W Stewart wrote: » I've used them both although I haven't messed with nagios as much as solarwinds. Solarwinds had some nice features for monitoring and I learned a lot about it in the short time that I actually worked with it. Nagios just seems to work and when a server is down, I investigate. Solarwinds seemed to have more issues but that could have been because it was running on a server 2003 box and possibly old hardware where as the company I'm working at now runs nagios on a linux box with some decent hardware. Again, I haven't delved deep into Nagios and it's possible that what I'm looking at is just a webpage front end to nagios that not everybody uses but it's still pretty nice regardless. Not sure if different environments have different prefferences but the company I was working at that used solarwinds was an ISP. The company that uses nagios is a web hosting company. I've also seen a linux admin at a previous job use nagios so it may be that nagios is more popular among linux if not servers altogether.
cjthedj45 wrote: » I get the impressions that the Linux guys will perfer Nagios but it this because it perhaps offers really good features to monitor Linux servers.

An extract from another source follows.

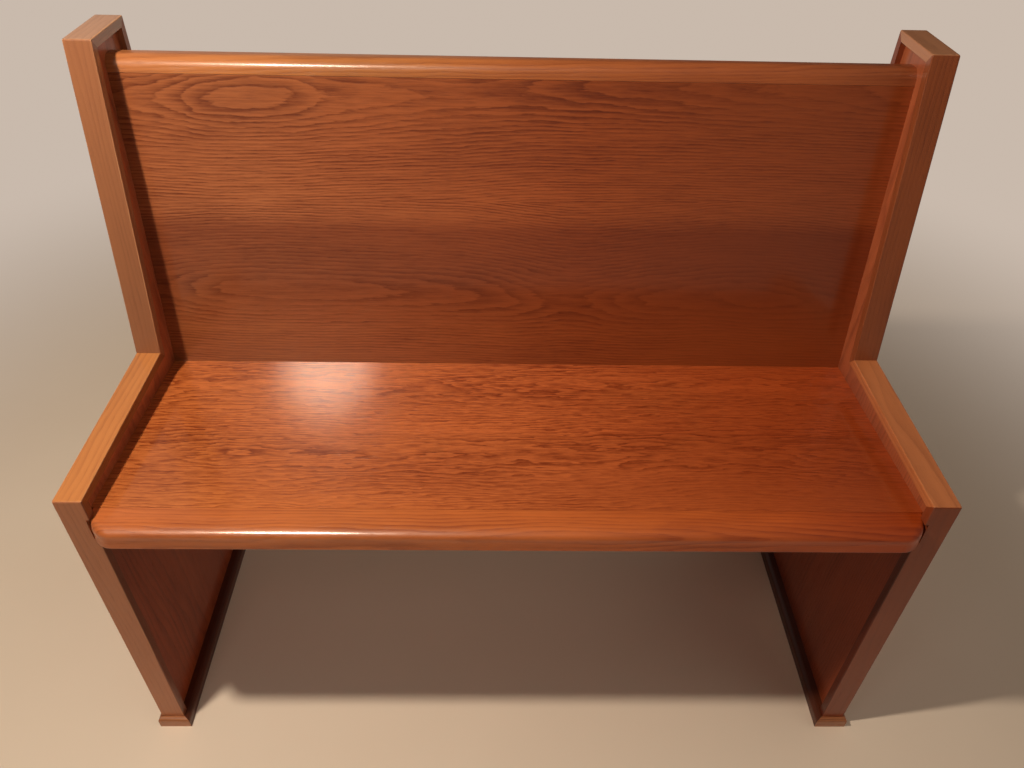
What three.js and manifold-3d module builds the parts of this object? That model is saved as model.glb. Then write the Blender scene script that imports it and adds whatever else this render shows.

netsysllc wrote: » This is a nagios fork that has more options and is simpler setup and configuration Shinken | The next Industry Standard in IT Monitoring
lsud00d wrote: » But, network team still uses our Nagios/Cacti/Weathermap setup for bandwidth utilization monitoring which I have not seen SW do on a WAN level. I feel the snmp monitoring is easier in Nagios/Cacti....the interface polling is more straightforward to customize.